** Begin **

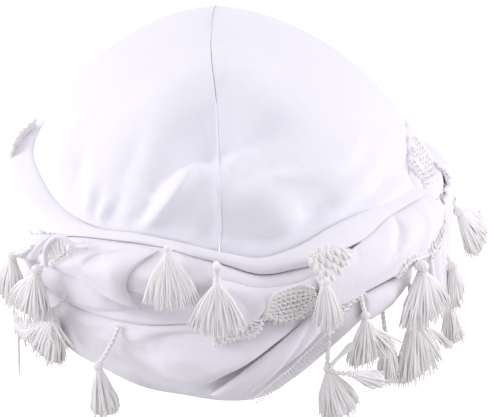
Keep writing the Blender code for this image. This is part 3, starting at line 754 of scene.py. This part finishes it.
def rolled(distance):
    """How much of the swath's thickness is lost towards a turned edge, as on a round fold."""
    return 1 - np.sqrt(np.maximum(1 - np.clip(1 - distance / EDGE_ROLL, 0, 1) ** 2, 0))


for name, rows, folds, columns, cells, lumps, depth, hangs, node in (
    ("left_swath", LEFT_SWATH, LEFT_FOLDS, 150, 52, 0, 0, 0, "left_swath"),
    ("right_swath", RIGHT_SWATH, RIGHT_FOLDS, 190, 56, 0, 0, 0, "right_swath"),
    ("centre_flap", CENTRE_FLAP, FLAP_FOLDS, 100, 60, 0, 0, 0, "centre_flap"),
    ("right_fold", RIGHT_FOLD, CORNER_FOLDS, 70, 50, 0, 0, 0, "right_fold"),
    ("lower_swath", LOWER_SWATH, LOWER_SWATH_FOLDS, 110, 50, 0, 0, 0, "lower_swath"),
    ("back_layer", BACK_LAYER, BACK_FOLDS, 120, 60, 0, 0, 0, "back_layer"),
    ("temple_layer", TEMPLE_LAYER, TEMPLE_FOLDS, 170, 70, 6, 1.2, 1, None),
    ("hanging_layer", HANGING_LAYER, HANGING_FOLDS, 130, 90, 5, 1.8, 1, None),
    ("hem_pleats", HEM_PLEATS, (), 120, 60, 4, 0.9, 0, None),
):
    bpy.ops.mesh.primitive_grid_add(x_subdivisions=columns, y_subdivisions=cells, size=2)
    cloth = bpy.context.object
    grid = get_points(cloth)
    along, down = (grid[:, 0] + 1) / 2, (1 - grid[:, 1]) / 2
    steps = np.arange(len(rows))
    here = Across(*(follow(steps, column, along * (len(rows) - 1)) for column in zip(*rows)))
    azimuth = here.top_azimuth + (here.bottom_azimuth - here.top_azimuth) * down
    azimuth = azimuth + here.bow * 4 * down * (1 - down)
    height = here.top_height + (here.bottom_height - here.top_height) * down
    top = place(here.top_azimuth, here.top_height, MEASURED_LIFT)
    bottom = place(here.bottom_azimuth, here.bottom_height, MEASURED_LIFT)
    breadth = np.linalg.norm(top - bottom, axis=1)
    corners = place([r.top_azimuth for r in rows], [r.top_height for r in rows], MEASURED_LIFT)
    span = np.linalg.norm(np.diff(corners, axis=0), axis=1).sum()
    edge = rolled(breadth * np.minimum(down, 1 - down))
    end = rolled(span * np.minimum(along, 1 - along))
    under = HUNG_LIFT if hangs else envelope(azimuth, height)
    lift = under + LAYER_GAP + SWATH_THICKNESS * (1 - np.maximum(edge, end))
    lift += here.top_lift + (here.bottom_lift - here.top_lift) * down + here.camber * np.sin(np.pi * down)
    lift += relief(folds, place(azimuth, height, 0)) * (1 - edge)
    lift += depth * np.abs(np.sin(np.pi * (lumps * along + 0.3 * np.sin(3.1 * down)))) ** 0.8 * (1 - end)
    height = height + 0.4 * depth * np.sin(2 * np.pi * lumps * along) * (1 - down)
    set_points(cloth, place(azimuth, height, lift))
    set_cloth_map(cloth, span * along, breadth * down)
    apply_modifier(cloth, "Cloth", "SOLIDIFY", thickness=CLOTH_THICKNESS * MM, offset=-1.0)
    finish_cloth(cloth, f"cotton_{name}", *([node] if node else []))


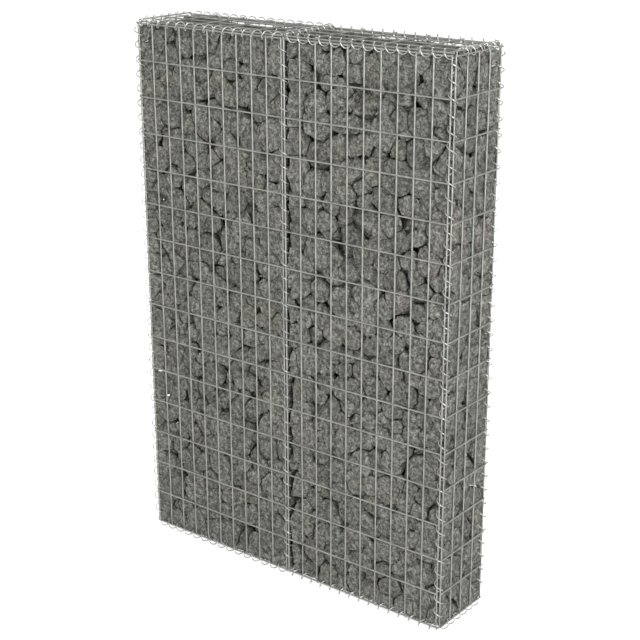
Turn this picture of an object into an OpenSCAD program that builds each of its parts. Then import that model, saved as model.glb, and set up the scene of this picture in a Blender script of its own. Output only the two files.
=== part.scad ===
// Gabion wall: two bays of welded wire mesh, laced together with wire spirals and filled with stone.
// X runs along the wall, Y through it from front to back, Z up. The origin is at the bottom centre.

/* [Bays] */
// Width of one bay, between the centres of a front panel's outer wires
bay_w = 500; // [300:50:1000]
// Depth of the basket, between the centres of an end panel's outer wires
basket_depth = 200; // [150:50:500]
// Height of the basket, between the centres of a front panel's top and bottom wires
basket_h = 1500; // [500:100:2000]

/* [Mesh] */
// Gap between the upright wires, centre to centre, fitted to a whole number of cells
mesh_w = 50; // [40:5:75]
// Gap between the level wires, centre to centre, fitted to a whole number of cells
mesh_h = 100; // [75:5:120]
// Diameter of the mesh wire
wire_d = 4; // [3:0.1:4.4]
// How deep two crossing wires are welded into each other
weld_depth = 0.6; // [0.3:0.1:1]
// How far a wire's end stands out past the side of the last wire that it crosses
wire_past = 0.6; // [0.4:0.1:2]

/* [Seams] */
// Gap between the wire ends of two panels side by side
side_gap = 4.3; // [3:0.1:6]
// Gap between a long panel's wire ends and the end panel beside them
corner_gap = 3.2; // [2:0.1:5]
// Gap between the wire ends of one panel and the panel that they point at
panel_gap = 0.7; // [0.4:0.1:3]

/* [Spirals] */
// Diameter of the spiral wire
spiral_wire_d = 3; // [2:0.1:3.4]
// Gap inside a spiral, round the edge wires that it laces
lace_gap = 0.4; // [0.3:0.1:3]
// Gap kept between two spirals that end at one corner
spiral_gap = 1.2; // [0.6:0.1:5]

/* [Stone] */
// Gap between the stone and the mesh
stone_gap = 0.6; // [0.4:0.1:5]
// How far the stone ends below the lid's lower wires
stone_drop = 1.2; // [0.6:0.2:60]

/* [Hidden] */

LEFT = -1;
RIGHT = 1;
FRONT = -1;
BACK = 1;
TOP = 1;
BOTTOM = -1;

// A mesh has two layers of wire, each this far from the panel's middle plane
layer = (wire_d - weld_depth) / 2;
wire_sides = 6;

// Whole numbers of cells, and the gaps between wires that they give; a lid's cross wires stand
// on every second upright of the long panels, so the cells along a bay are even in number
cells_along = 2 * round(bay_w / mesh_w / 2);
cells_deep = round(basket_depth / mesh_w);
cells_up = round(basket_h / mesh_h);
cell_along = bay_w / cells_along;
cell_deep = basket_depth / cells_deep;
cell_up = basket_h / cells_up;

// From the centre of the last wire crossed to a wire's end
wire_stub = wire_d / 2 + wire_past;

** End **

- [What needs to be done]
Above this instruction are the records; retype exactly the lines from the one containing "Turn this picture" up to and including the one containing "basket_h = 1500; // [500:100:2000]".

- [Response]
Turn this picture of an object into an OpenSCAD program that builds each of its parts. Then import that model, saved as model.glb, and set up the scene of this picture in a Blender script of its own. Output only the two files.
=== part.scad ===
// Gabion wall: two bays of welded wire mesh, laced together with wire spirals and filled with stone.
// X runs along the wall, Y through it from front to back, Z up. The origin is at the bottom centre.

/* [Bays] */
// Width of one bay, between the centres of a front panel's outer wires
bay_w = 500; // [300:50:1000]
// Depth of the basket, between the centres of an end panel's outer wires
basket_depth = 200; // [150:50:500]
// Height of the basket, between the centres of a front panel's top and bottom wires
basket_h = 1500; // [500:100:2000]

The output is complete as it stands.